Chegou mesmo a ser fundada em Portugal, em 1995, uma organização para defender a legalização das drogas, a SOMA-Associação Portuguesa Antiproibicionista, cujo principal rosto era o ex deputado socialista João Menezes Ferreira. A SOMA, que tinha o duque de Bragança no seu Conselho Estratégico, contava também com o apoio do então banqueiro Paulo Teixeira Pinto - o qual foi também presidente da Comissão de Honra de Passos na campanha para a liderança do PSD.

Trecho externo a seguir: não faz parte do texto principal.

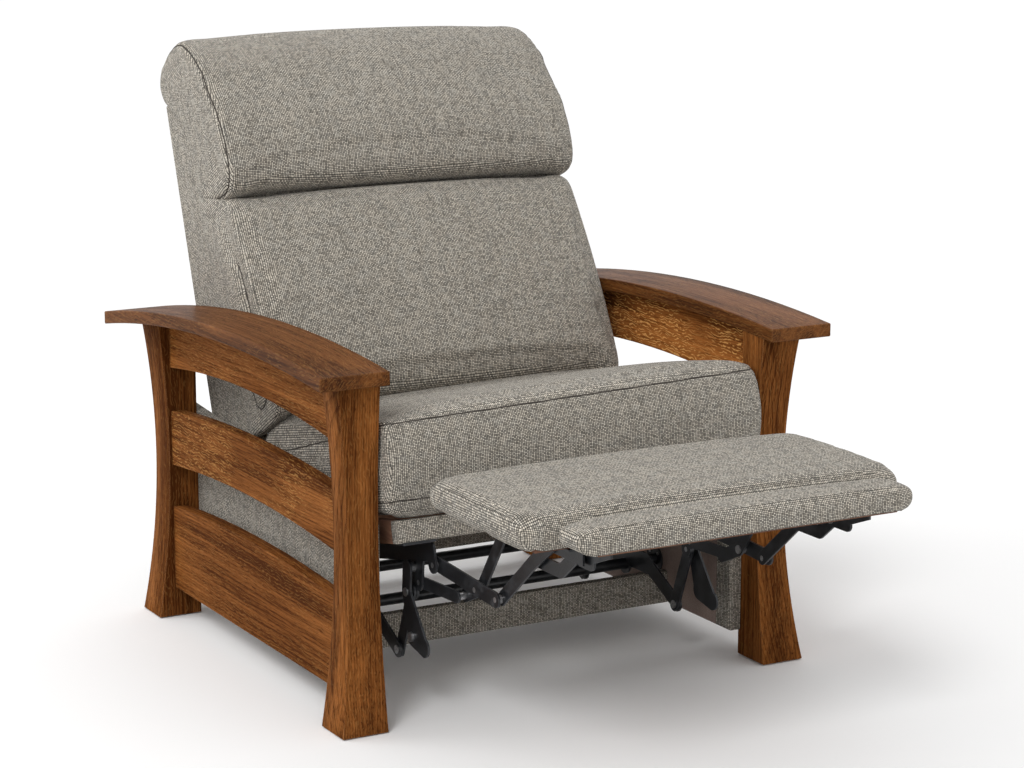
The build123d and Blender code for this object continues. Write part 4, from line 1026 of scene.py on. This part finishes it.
back_cushion = stuffed_copy("back_cushion", "back_cushion_cover", 0.0075, 0.008)
square_ends(back_cushion, back_lean, (0.0, 0.014, 0.012, 0.030))
back_ahead, back_over = lean_axes(back_lean)
back_points = mesh_points(back_cushion)
back_rise = back_points[:, 1:] @ back_over
back_depth = back_points[:, 1:] @ back_ahead
at_top = step_between(back_rise, back_rise.max() - top_start, back_rise.max() - top_full)
at_rear = step_between(back_depth, back_depth.max() - rear_start, back_depth.max() - rear_full)
lift = at_top * (top_fullness + rear_top_fullness * at_rear)
back_points[:, 1:] += lift[:, None] * back_over
set_points(back_cushion, back_points)
seams = side_seams(back_cushion, -75, 84)
sink_grooves(back_cushion, seams)
back_seams = sew_seams(back_cushion, "back_cushion_seams", seams, "back")
finish_cushion(back_cushion, tweed_material(back_lean), "back_cushion", "back")
for piece in (back_cushion, back_seams):
    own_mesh(piece)


# The head pillow: a fat roll of soft filling in tweed that folds over the top of the back and is stapled
# behind it, with a boxing seam round each end. Its lower edge sags a little over the back cushion.
head_pillow = stuffed_copy("head_pillow", "head_pillow_cover", 0.0075, 0.004)
square_ends(head_pillow, back_lean, (0.004, 0.0, 0.004, 0.012))
pillow_sag = 0.007
sag_height = 0.09
right_spread = 0.010
pillow_points = mesh_points(head_pillow)
pillow_rise = pillow_points[:, 1:] @ back_over
sag = (1 - step_between(pillow_rise, pillow_rise.min(), pillow_rise.min() + sag_height)) * pillow_sag
pillow_points[:, 1:] -= sag[:, None] * back_over
pillow_points[:, 0] += step_between(pillow_points[:, 0], 0.0, 0.38) * right_spread
set_points(head_pillow, pillow_points)
seams = side_seams(head_pillow, -66, 150)
sink_grooves(head_pillow, seams)
sew_seams(head_pillow, "head_pillow_seams", seams, "back")
finish_cushion(head_pillow, tweed_material(back_lean), "head_pillow", "back")


# The footrest's pads: thin foam on boards, with the tweed pulled over and stapled underneath. The rims
# of the covers hide the boards' edges.
rim_start = 0.006
rim_height = 0.035
rim_overlap = 0.0025


def pull_cover_down(piece, board):
    """Draws the rim of a pad's cover down past the edges of its board."""
    low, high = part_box(board)
    points = mesh_points(piece)
    out_x = np.abs(points[:, 0]) - high.x
    out_y = np.maximum(points[:, 1] - high.y, low.y - points[:, 1])
    beyond = step_between(np.maximum(out_x, out_y), 0.0, rim_start)
    floor_height = points[beyond > 0.5, 2].min()
    depth = 1 - step_between(points[:, 2], floor_height, floor_height + rim_height)
    points[:, 2] -= beyond * depth * (floor_height - low.z + rim_overlap)
    set_points(piece, points)


for node, body, board, voxel in (
    ("ottoman_pad", "ottoman", "ottoman_board", 0.005),
    ("flipper_pad", "flipper", "flipper_board", 0.004),
):
    pad = stuffed_copy(node, node + "_cover", voxel, 0.003)
    pull_cover_down(pad, board)
    finish_cushion(pad, tweed_material(0), node, body)
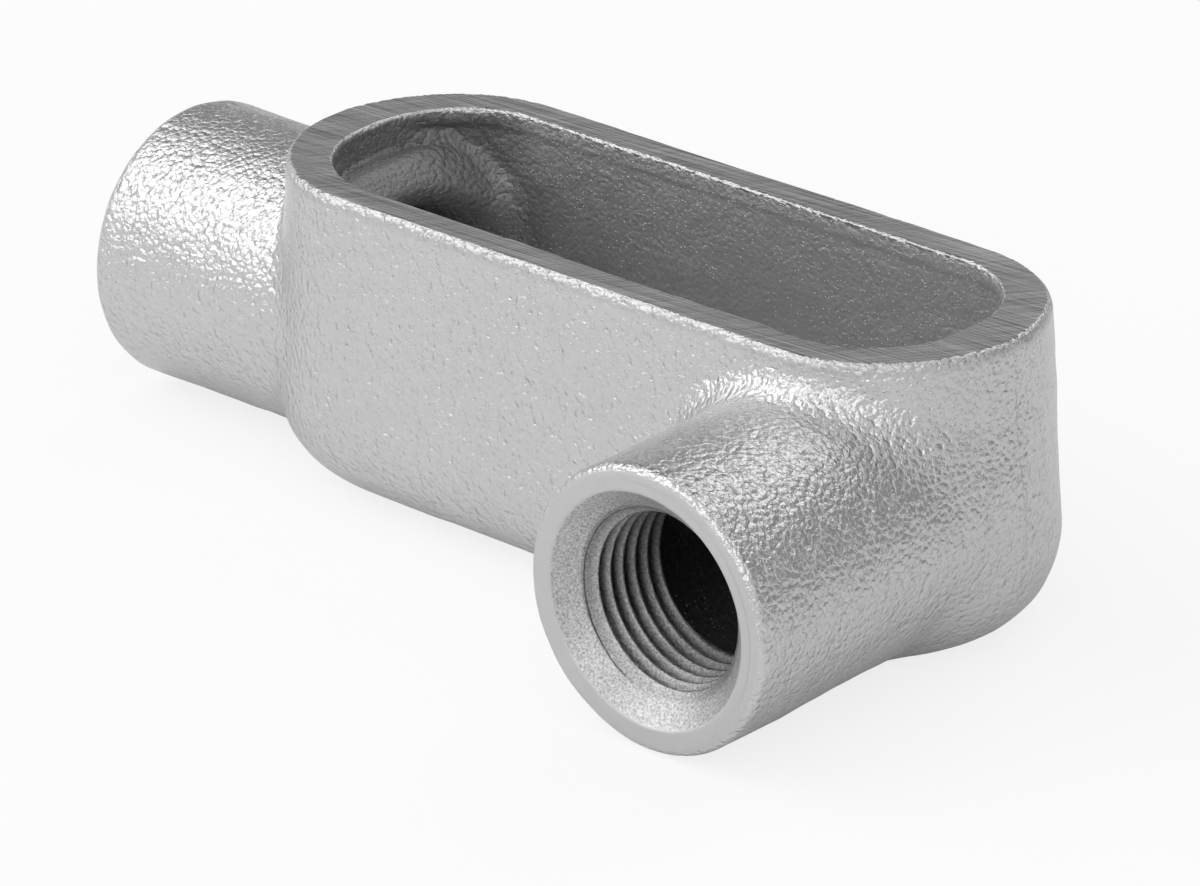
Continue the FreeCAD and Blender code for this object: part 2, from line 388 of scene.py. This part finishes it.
silver = {
    "paint": 0.72,
    "paintChange": 0.05,
    "roughness": 0.29,
    "dustSize": 0.00024,
    "grainSize": 0.00048,
    "pebbleSize": 0.0007,
    "pebbleWarp": 0.0007,
    "lumpSize": 0.0015,
    "relief": 0.0002,
    "wallRelief": 0.85,
    "faceCalm": 0.08,
    "machinedRoughness": 0.5,
    "gritSize": 0.00045,
    "gritShare": 0.6,
    "insidePaintedShade": 0.86,
    "insideRoughness": 0.62,
    "rimShade": 0.68,
    "rimContrast": 2.8,
    "rimRoughness": 0.34,
    "boredDark": 0.18,
    "bossPaintedShade": 0.4,
    "patchSize": 0.012,
    "spotSize": 0.006,
    "gritReach": (0.34, 0.08),
    "seamWander": 0.0003,
    "seamWidth": (0.00032, 0.00006),
    "rimWander": 0.0002,
    "rimFacing": (0.80, 0.92),
    "longScratch": ((0.02, 0.00022, 1.0), 0.06),
    "crossScratch": ((0.009, 0.0003, 1.0), 0.9),
    # where each mask begins and is full, in metres of the frame
    "edgeHeight": (0.0353, 0.0357),
    "browHeights": (0.0343, 0.0350),
    "sparkleHeights": (0.020, 0.034),
    "rimHeights": (0.03586, 0.03596),
    "seamZone": (0.044, 0.046),
    "bossZone": (-0.028, -0.036),
    "sideFace": (-0.0402, -0.04032),
    "endFace": (-0.0700, -0.07022),
}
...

Passos Coelho foi aliás um dos políticos portugueses a defender, exatamente em 2010, a legalização de todas as substâncias conhecidas como drogas. Porém, não só nunca mais o repetiu como sob a sua liderança o PSD tem votado contra as propostas de legalização da canábis que o BE apresentou desde 2013 (deverá voltar à carga até ao fim desta legislatura). Já a sua ministra da Justiça, Paula Teixeira da Cruz, exprimiu em 2015, numa entrevista à TSF, a convicção de que a legalização das drogas é o caminho.
Mas o histórico socialista Almeida Santos, ex presidente da Assembleia da República e desaparecido em 2016, é a grande referência nesta matéria entre os políticos - de resto Carlos Alexandre citou-o copiosamente. No governo, pelo menos o secretário de Estado dos Assuntos Parlamentares, Pedro Nuno Santos, ex presidente da JS, já defendeu a legalização da canábis.